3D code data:
+++

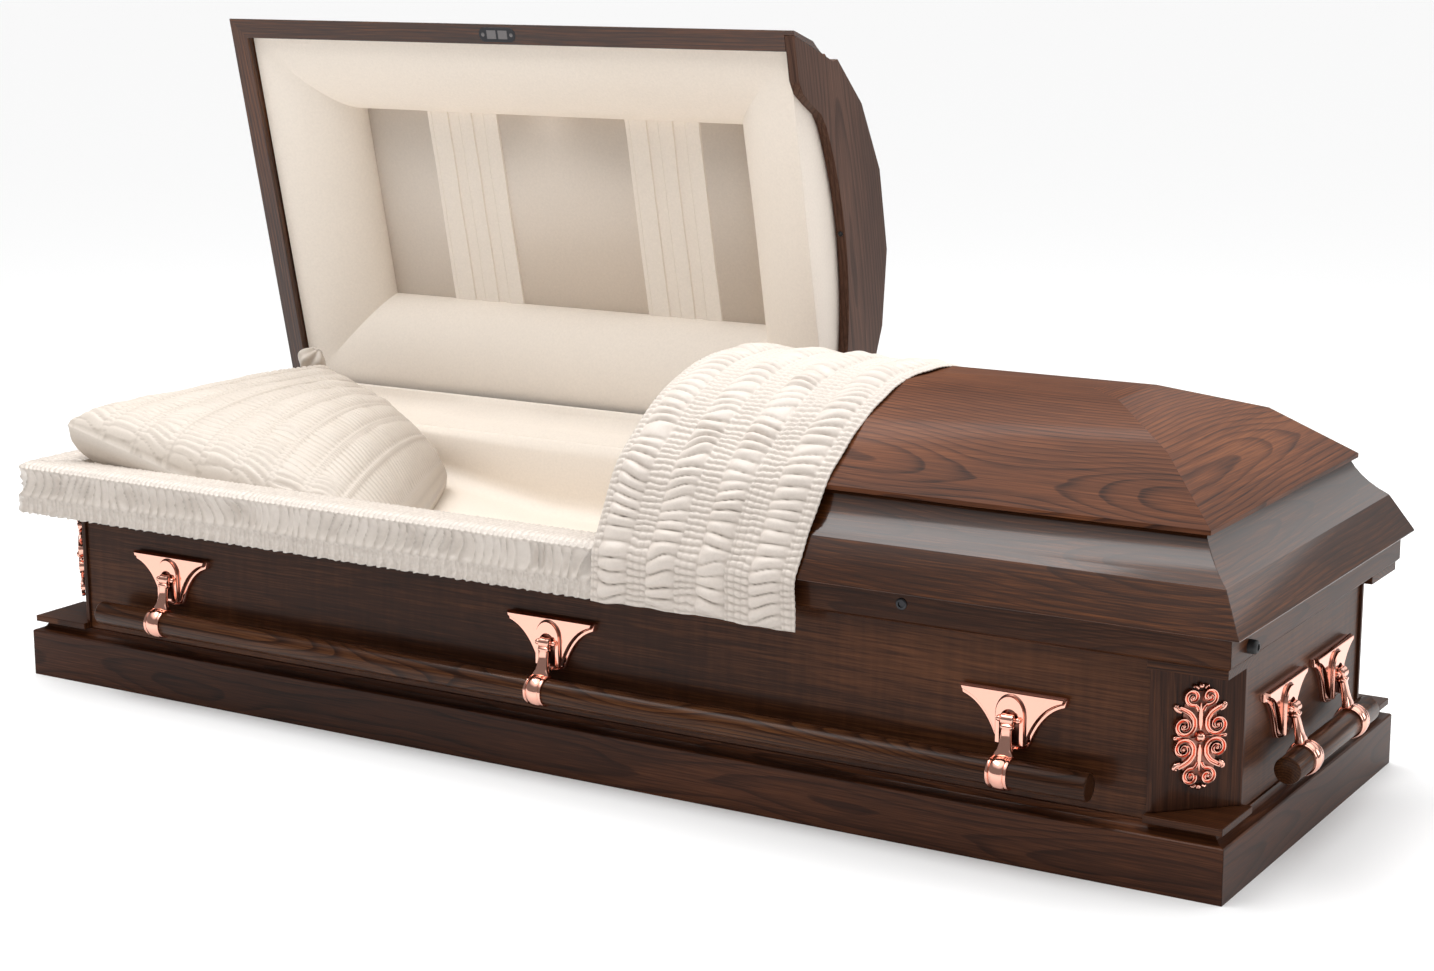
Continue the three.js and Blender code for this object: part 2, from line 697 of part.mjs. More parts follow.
// Padding of the head lid: bulging rolls round a flat sunk panel. At the split the cloth goes up
// behind the header board, where it shows through the arch.
const liningClear = LID_RAIL + CLOTH_GAP;
const liningFootX = SPLIT_X - LIDS_APART / 2 - HEADER_BOARD - CLOTH_GAP;
const liningHeadX = -lidHalfX + liningClear;
const liningHalfX = (liningFootX - liningHeadX) / 2;
const liningMidX = (liningFootX + liningHeadX) / 2;
const liningHalfY = lidHalfY - liningClear;
const rollSteps = () => {
  const steps = [];
  const count = 8;
  for (let i = 0; i <= count; i += 1) {
    const angle = i / count * Math.PI / 2;
    steps.push([
      2 + (LID_PUFF - 2) * Math.sin(angle),
      lidBottom + LID_LINING_SETBACK + (LID_RECESS_DEPTH - LID_LINING_SETBACK) * (1 - Math.cos(angle)),
    ]);
  }
  return steps;
};
const lidLining = () => {
  const back = [
    [0, lidBottom + LID_LINING_SETBACK],
    [0, lidBottom + LID_RAIL_FACE - 2],
    [LID_PUFF * 0.42, lidBottom + LID_RECESS_DEPTH - 12],
    [LID_PUFF * 0.8, lidBottom + LID_RECESS_DEPTH + LID_LINING_BACKING],
  ];
  const tray = cut(
    hip(back, liningHalfX, liningHalfY),
    hip([[2, lidBottom + LID_LINING_SETBACK - 1], ...rollSteps()], liningHalfX, liningHalfY),
  );
  const apronTop = LID_RECESS_DEPTH - 12;
  const apronHalfY = liningHalfY - LID_PUFF * 0.42;
  const apron = lengthwise([
    [-liningHalfY, lidBottom + LID_LINING_SETBACK],
    [liningHalfY, lidBottom + LID_LINING_SETBACK],
    [liningHalfY, lidBottom + LID_RAIL_FACE - 2],
    [apronHalfY, lidBottom + apronTop],
    [-apronHalfY, lidBottom + apronTop],
    [-liningHalfY, lidBottom + LID_RAIL_FACE - 2],
  ], liningHalfX - LID_LINING_BACKING, liningHalfX);
  const apronRoom = hip(
    [[2, lidBottom + LID_LINING_SETBACK - 1], ...rollSteps()],
    liningHalfX,
    liningHalfY,
  );
  return join(tray, cut(apron, apronRoom)).translate(liningMidX, 0, 0);
};
place(headLid, 'head_lid_lining', lidLining(), ivoryCloth);

// Interior lining: padded walls and a bed that rises to the head end
const bedZ = rimTop - LINING_DEPTH;
const liningOuter = [innerHalfX - CLOTH_GAP, innerHalfY - CLOTH_GAP];
const hollowX = liningOuter[0] - LINING_WALL;
const hollowY = liningOuter[1] - LINING_WALL;
const bedOutline = [
  [-hollowX, rimTop + 1],
  [-hollowX, bedZ + RAMP_RISE],
  [RAMP_START_X, bedZ],
  [hollowX, bedZ],
  [hollowX, rimTop + 1],
];
// A prism whose outline lies in X and Z and whose length runs across the casket
const crosswise = (points, halfWidth) => {
  const across = prism(points, 2 * halfWidth).rotateX(Math.PI / 2);
  return across.translate(0, halfWidth, 0);
};
const liningBlock = box(
  [-liningOuter[0], liningOuter[0]],
  [-liningOuter[1], liningOuter[1]],
  [bedZ - LINING_UNDER, rimTop - CLOTH_GAP],
);
const chamfer = postX + postY - POST_LEG - POST_BOARD * Math.SQRT2 - CLOTH_GAP * 2;
const cornerRoom = corners.map((corner) => {
  const outline = [
    [chamfer - liningOuter[1] - 1, liningOuter[1] + 1],
    [liningOuter[0] + 1, liningOuter[1] + 1],
    [liningOuter[0] + 1, chamfer - liningOuter[0] - 1],
  ].map(([x, y]) => [corner.sx * x, corner.sy * y]);
  return prism(outline, rimTop - bedZ + LINING_UNDER + 2).translate(0, 0, bedZ - LINING_UNDER - 1);
});
const bodyLining = cut(liningBlock, crosswise(bedOutline, hollowY), ...cornerRoom);
place(casket, 'body_lining', bodyLining, ivoryCloth);

// Pillow, a plump cushion that leans from the head end of the rim down on the rise of the bed. It
// lies a little turned, so its back corner at the foot is nearer the head.
const rampAt = (x) => (
  bedZ + RAMP_RISE * Math.max(0, RAMP_START_X - x) / (RAMP_START_X + hollowX)
);
const pillowHeadX = OVERLAY_IN + 4 - baseHalfX;
const overlayClear = rimTop + OVERLAY_THICK + 4;
const pillowLoop = ([across, fullness]) => {
  const y = across * PILLOW_HALF_WIDTH;
  const turned = (across + 1) / 2;
  const headX = pillowHeadX + PILLOW_HEAD_TURN * turned;
  const footX = PILLOW_FOOT_X - PILLOW_FOOT_TURN * turned;
  const loop = [[footX, rampAt(footX) + 3], [footX + PILLOW_OVERHANG / 2, rampAt(footX) + PILLOW_FOOT_EDGE]];
  const count = 6;
  for (let i = count - 1; i >= 0; i -= 1) {
    const down = i / count;
    const x = headX - PILLOW_OVERHANG + (footX - headX + PILLOW_OVERHANG) * down;
    const edge = THREE.MathUtils.lerp(rimTop + PILLOW_TOP, rampAt(footX) + PILLOW_FOOT_EDGE, down);
    loop.push([x, edge + PILLOW_PLUMP * fullness * Math.sqrt(Math.sin(Math.PI * down ** 1.6))]);
  }
  loop.push([headX - PILLOW_OVERHANG, overlayClear]);
  loop.push([headX, overlayClear - 2]);
  loop.push([headX, rampAt(headX) + 3]);
  return loop.map(([x, z]) => new THREE.Vector3(x, y, z));
};
const pillowStations = [[-1, 0.1], [-0.9, 0.6], [-0.6, 0.9], [0, 1], [0.6, 0.9], [0.9, 0.6], [1, 0.1]];
const pillow = facingOut(skin(pillowStations.map(pillowLoop), false));
place(casket, 'pillow', pillow, ivoryCloth);

// Overlay: a gathered cloth laid over the front rim and the head end, hanging down outside
const overlayTop = rimTop + CLOTH_GAP;
const overlaySection = [
  [4 - OVERLAY_OUT, rimTop - OVERLAY_DROP],
  [-OVERLAY_OUT, rimTop - OVERLAY_DROP + 16],
  [-OVERLAY_OUT, rimTop - 4],
  [-OVERLAY_OUT * 0.6, overlayTop + OVERLAY_THICK * 0.6],
  [0, overlayTop + OVERLAY_THICK],
  [OVERLAY_IN - 4, overlayTop + OVERLAY_THICK],
  [OVERLAY_IN, overlayTop + OVERLAY_THICK / 2],
  [OVERLAY_IN, overlayTop],
  [-CLOTH_GAP * 2, overlayTop],
  [-CLOTH_GAP * 2, rimTop - OVERLAY_DROP],
];
const overlay = cut(
  frame(overlaySection, baseHalfX, baseHalfY, OVERLAY_EASE),
  box([SPLIT_X - 1, FAR], [-FAR, FAR], [0, FAR]),
  box([-FAR, FAR], [OVERLAY_BACK_END, FAR], [0, FAR]),
);
place(casket, 'overlay', overlay, satinCloth);

// Throw: a gathered strip of cloth laid over the foot lid at the split
const throwLine = [
  [-lidHalfY - 1, rimTop - THROW_DROP],
  [-lidHalfY - 1, lidBottom + 2],
  [RIDGE_IN - lidHalfY, lidBottom + RIDGE_UP],
  [LIP_IN - lidHalfY, crownBottom + LIP],
  [CREASE_IN - lidHalfY, lidBottom + CREASE_UP],
  [TOP_IN - lidHalfY, lidBottom + TOP_UP],
  [lidHalfY - TOP_IN, lidBottom + TOP_UP],
  [lidHalfY - CREASE_IN, lidBottom + CREASE_UP],
  [lidHalfY - CREASE_IN + THROW_BACK_REACH, lidBottom + CREASE_UP - THROW_BACK_REACH * 0.72],
];
const stoodOff = (line, distance) => line.map(([y, z], i) => {
  const before = line[Math.max(i - 1, 0)];
  const after = line[Math.min(i + 1, line.length - 1)];
  const first = new THREE.Vector2(y - before[0], z - before[1]).normalize();
  const second = new THREE.Vector2(after[0] - y, after[1] - z).normalize();
  const along = first.add(second).normalize();
  const stretch = 1 / Math.max(Math.abs(along.dot(second.length() ? second : along)), 0.5);
  return [y - along.y * distance * stretch, z + along.x * distance * stretch];
});
const throwOutline = [
  ...stoodOff(throwLine, CLOTH_GAP),
  ...stoodOff(throwLine, CLOTH_GAP + THROW_THICK).reverse(),
];
const throwFromX = SPLIT_X + CLOTH_GAP;
place(footLid, 'throw', lengthwise(throwOutline, throwFromX, throwFromX + THROW_WIDTH), satinCloth);

export default casket;
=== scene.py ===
from itertools import product
from math import atan2, copysign, cos, hypot, pi, radians, sin

import bmesh
import bpy
import numpy as np
from mathutils import Matrix, Quaternion, Vector


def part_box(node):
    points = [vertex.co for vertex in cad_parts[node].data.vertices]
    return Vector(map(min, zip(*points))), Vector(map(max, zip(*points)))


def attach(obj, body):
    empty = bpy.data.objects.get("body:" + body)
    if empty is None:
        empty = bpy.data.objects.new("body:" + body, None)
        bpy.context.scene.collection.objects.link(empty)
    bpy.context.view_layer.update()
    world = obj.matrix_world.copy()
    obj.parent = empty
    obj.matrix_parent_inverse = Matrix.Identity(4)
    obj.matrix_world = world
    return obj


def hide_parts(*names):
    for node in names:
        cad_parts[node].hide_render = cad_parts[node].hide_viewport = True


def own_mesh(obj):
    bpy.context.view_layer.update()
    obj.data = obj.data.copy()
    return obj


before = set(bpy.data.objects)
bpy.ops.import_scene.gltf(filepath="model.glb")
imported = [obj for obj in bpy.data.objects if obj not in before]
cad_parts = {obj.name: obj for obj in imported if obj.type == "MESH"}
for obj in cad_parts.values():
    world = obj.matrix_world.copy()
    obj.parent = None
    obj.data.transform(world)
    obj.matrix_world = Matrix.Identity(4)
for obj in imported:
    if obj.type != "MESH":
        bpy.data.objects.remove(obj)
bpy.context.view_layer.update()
scene = bpy.context.scene
scene.view_settings.view_transform = "Standard"

# Camera, floor and studio light.
# A long lens a little above the lid's height looks from the foot end across the front. The floor is
# white paper, and soft boxes hang above, behind and beyond the foot end.
camera = bpy.data.objects.new("camera", bpy.data.cameras.new("camera"))
scene.collection.objects.link(camera)
camera.data.sensor_width = 36
camera.data.lens = 66.374
camera.data.clip_end = 60
aim = Vector((-0.5094, 0.8353, -0.2070)).to_track_quat("-Z", "Y")
camera.location = (2.1691, -3.4211, 1.2316)
camera.rotation_euler = (aim @ Quaternion((0, 0, 1), radians(-0.116))).to_euler()
scene.camera = camera


def add_node(tree, kind, inputs=None, **settings):
    """A shader node with its settings, and its inputs either linked to a socket or set to a number."""
    made = tree.nodes.new(kind)
    for key, value in settings.items():
        setattr(made, key, value)
    for key, value in (inputs or {}).items():
        if isinstance(value, bpy.types.NodeSocket):
            tree.links.new(value, made.inputs[key])
        else:
            made.inputs[key].default_value = value
    return made


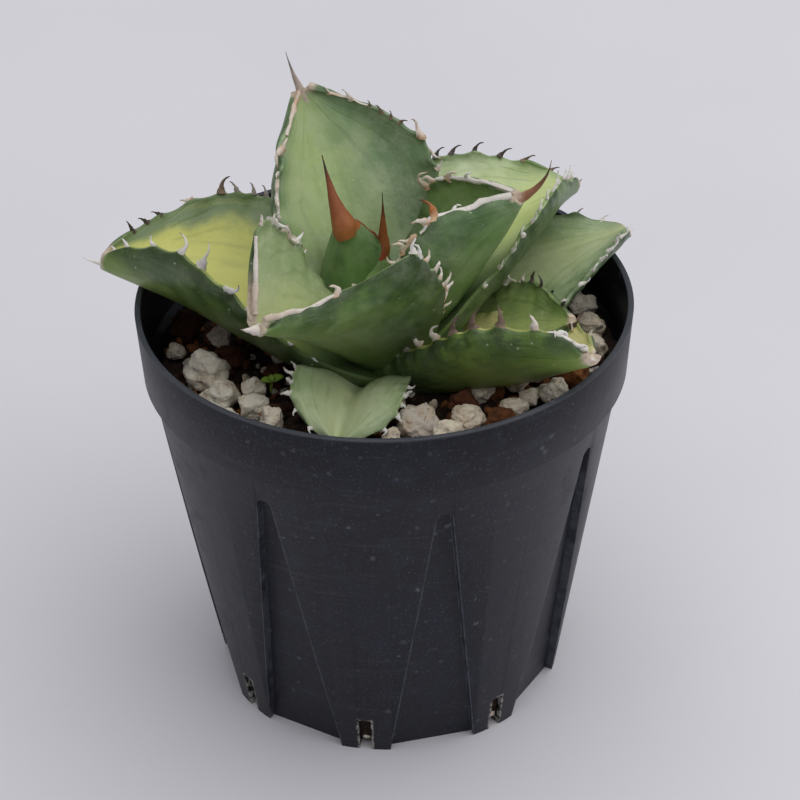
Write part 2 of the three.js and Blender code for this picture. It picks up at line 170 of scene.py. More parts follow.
def add(tree, kind, inputs=(), settings=None, out=0):
    """Adds a node with its settings and gives back its output. An input is a value, a hex colour or another
    node's output, in order or by socket, and None leaves one as it is."""
    item = tree.nodes.new(kind)
    for key, value in (settings or {}).items():
        setattr(item, key, value)
    for key, value in (inputs.items() if isinstance(inputs, dict) else enumerate(inputs)):
        if isinstance(value, bpy.types.NodeSocket):
            tree.links.new(value, item.inputs[key])
        elif value is not None:
            item.inputs[key].default_value = linear(value) if isinstance(value, str) else value
    return item.outputs[out] if item.outputs else None


def finished(name, tree_of, **sockets):
    """A material from its node tree and what its shader's sockets take; underscores stand for spaces."""
    material = bpy.data.materials.new(name)
    material.use_nodes = True
    tree = material.node_tree
    tree.nodes.clear()
    inputs = {key.replace("_", " "): value for key, value in {**tree_of(tree), **sockets}.items()}
    shader = add(tree, "ShaderNodeBsdfPrincipled", inputs)
    add(tree, "ShaderNodeOutputMaterial", (shader,))
    return material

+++

EXERCISE PROMPT: Look through the entries above and quote exactly the lines from the line with "const stretch = 1" to the line with "zip(*points))), Vector(map(max, zip(*points)))", counting both of those lines.

RESULT OF THE TASK:
  const stretch = 1 / Math.max(Math.abs(along.dot(second.length() ? second : along)), 0.5);
  return [y - along.y * distance * stretch, z + along.x * distance * stretch];
});
const throwOutline = [
  ...stoodOff(throwLine, CLOTH_GAP),
  ...stoodOff(throwLine, CLOTH_GAP + THROW_THICK).reverse(),
];
const throwFromX = SPLIT_X + CLOTH_GAP;
place(footLid, 'throw', lengthwise(throwOutline, throwFromX, throwFromX + THROW_WIDTH), satinCloth);

export default casket;
=== scene.py ===
from itertools import product
from math import atan2, copysign, cos, hypot, pi, radians, sin

import bmesh
import bpy
import numpy as np
from mathutils import Matrix, Quaternion, Vector


def part_box(node):
    points = [vertex.co for vertex in cad_parts[node].data.vertices]
    return Vector(map(min, zip(*points))), Vector(map(max, zip(*points)))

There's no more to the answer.